Why It Took Off at Launch
There's no mystery here. A listing on Binance Futures automatically provides a price impulse for any illiquid asset in the price discovery phase. Add Circle's media weight, add the 'institutional Web3 is the next mega-trend' narrative, add $0 in real liquidity at launch – and you get the perfect environment for a rapid pump scenario.
There was no technological breakthrough. Arc L1 hasn't launched on mainnet. There are no real transactions. There was the Circle brand, familiar investor names, and a market ready to buy the narrative before the product. This is how every hype cycle works.
What Doesn't Add Up: The Harsh Reality
Here's the number to keep in mind: $18 thousand in real market capitalization versus $3 billion FDV (fully diluted valuation). This means 99.9%+ of the CRCL supply hasn't hit the market yet. It will. It has vesting with dates. And when it arrives, the unlocks will loom over your position.
This isn't panic. It's math.
Second question: why does Circle's product need CRCL? USDC runs on Ethereum, Solana, Base – without any Arc and without CRCL. If Arc L1 doesn't take off tomorrow (a very real scenario – most L1s don't succeed), Circle will continue to earn interest on reserves. CRCL, meanwhile, will become the token of a failed side project.
This is precisely where the 'gas token for institutional Web3' narrative starts to crack. Corporate clients don't want to hold a volatile asset. They need a stablecoin – and Circle already has one. It's called USDC.
Risks – Unwrapped
- Looming unlocks. 99.9%+ of the supply is off-market. Investor vesting until 2029 isn't protection; it's a sales schedule with dates.
- L1 from a whitepaper. Arc is not on mainnet. No transactions, no TVL, no real users. The product exists in marketing materials.
- Zero liquidity at launch. Price discovery in such conditions is a meat grinder: the first five orders set the price, not the fundamentals.
- Corporate clients don't hold volatile tokens. The 'institutional gas token' thesis is attractive but unconfirmed by any public corporate case.
- Dependence on Arc L1's success. If the blockchain doesn't gain an ecosystem, CRCL has no intrinsic value beyond speculative narrative.
- Aura of legitimacy ≠ safety. a16z and Visa on the cap table don't negate the fact they have an exit planned.
- Niche competition. Ethereum, Solana, and Base already serve the institutional segment. Arc L1 enters a saturated market without a clear differentiator.
A Technical Perspective
Looking at moving averages with zero liquidity is pointless. It's more honest to say directly: CRCL is currently in a pure price discovery phase, where the first large order dictates the price, not the 50-day or 200-day MA. This means extreme volatility in both directions.

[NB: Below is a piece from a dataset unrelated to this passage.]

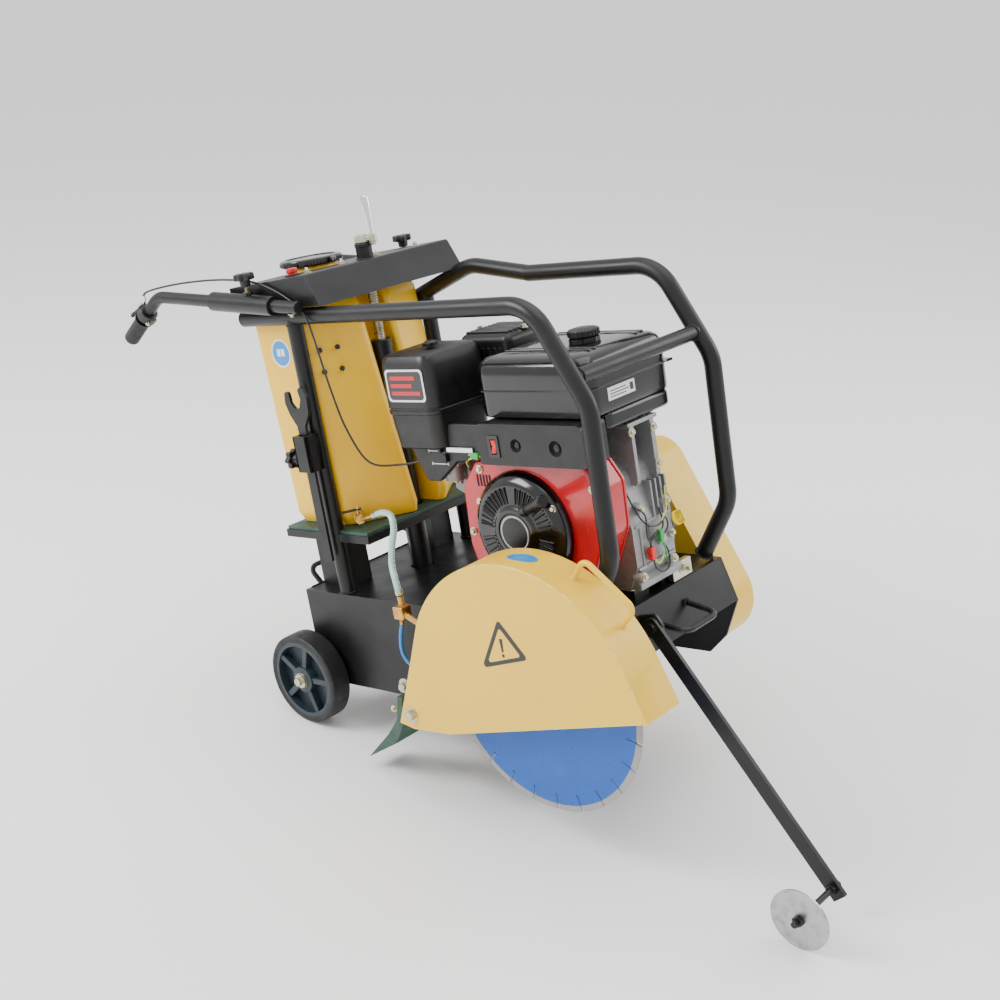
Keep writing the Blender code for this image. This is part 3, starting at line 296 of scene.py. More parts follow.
def green_rubber():
    p = Paint("green_rubber", (0.018, 0.060, 0.038), 0.6)
    p.bump(p.noise(480, 5, 0.7), 0.0004, 0.8)
    p.tint(p.ramp(p.noise(30, 5), 0.45, 0.75), (0.040, 0.085, 0.065))
    return p.rough(p.noise(50, 4), 0.45, 0.66).mat


def blade_lacquer():
    """Blue lacquer on a turned steel core, with fine rings round the arbor."""
    p = Paint("blade_blue", (0.008, 0.085, 0.380), 0.34, 0.25)
    centre = CHASSIS @ Vector((SHAFT[0], BLADE_V, SHAFT[1]))
    away = p.node("ShaderNodeVectorMath", operation="DISTANCE")
    away.inputs[1].default_value = centre
    geometry = p.node("ShaderNodeTexCoord")
    p.link(geometry.outputs["Object"], away.inputs[0])
    rings = p.node("ShaderNodeMath", operation="SINE")
    scale = p.node("ShaderNodeMath", operation="MULTIPLY")
    scale.inputs[1].default_value = 9000.0
    p.link(away.outputs["Value"], scale.inputs[0])
    p.link(scale.outputs["Value"], rings.inputs[0])
    p.bump(rings.outputs["Value"], 0.00003, 0.4)
    p.tint(p.ramp(p.noise(16, 4), 0.45, 0.8, 0.0, 0.5), (0.014, 0.120, 0.460))
    return p.rough(p.noise(60, 4), 0.26, 0.42).mat


def diamond():
    """Sintered segments: sandy grey grit."""
    p = Paint("diamond_segment", (0.360, 0.355, 0.345), 0.55, 0.5)
    p.bump(p.noise(2600, 3, 0.7), 0.0003, 0.9)
    p.tint(p.ramp(p.noise(900, 4), 0.45, 0.7), (0.180, 0.175, 0.168))
    return p.mat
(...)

If the narrative holds and the first real transactions appear on Arc, the momentum could create a trading setup. But entering now without a stop-loss is suicidal. Catching the narrative at the start and catching a bottom during a crash are different operations with different risk profiles.
For speculative trading: small position, tight stop-loss, exit before the first major unlock. For long-term holding, wait for Arc mainnet and real TVL metrics. Which are currently absent.
Conclusion: Corporate Crypto Theater in Its Purest Form
Circle is a real company. USDC is a real product. The investors are real names.
CRCL is a token wrapped around this reality not because the product needs it, but because everyone else is doing it in 2025-2026. Because a token provides liquidity to early investors. Because a Binance listing brings hype. Because the 'institutional Web3' narrative sells.
BCG would draw a nice chart for this case. Anything can be sold with it – and the team is taking advantage.
Trading the narrative at the start is possible. Holding it as an investment expecting gains is another story, with different questions and different unlock dates on the calendar.
"'$3 billion valuation with $18K market cap isn't undervaluation. It's a ceiling that hasn't fallen yet. Trade the chart, not Circle's press release.' — Dok OG"
Disclaimer: This is not investment advice. Always manage your own risks.
"CRCL is not a product, it's a marketing construct: Circle's real business exists without this token, and a $3 billion valuation with $18K market cap is a ceiling that hasn't fallen yet. Trade the narrative, but don't confuse it with fundamentals."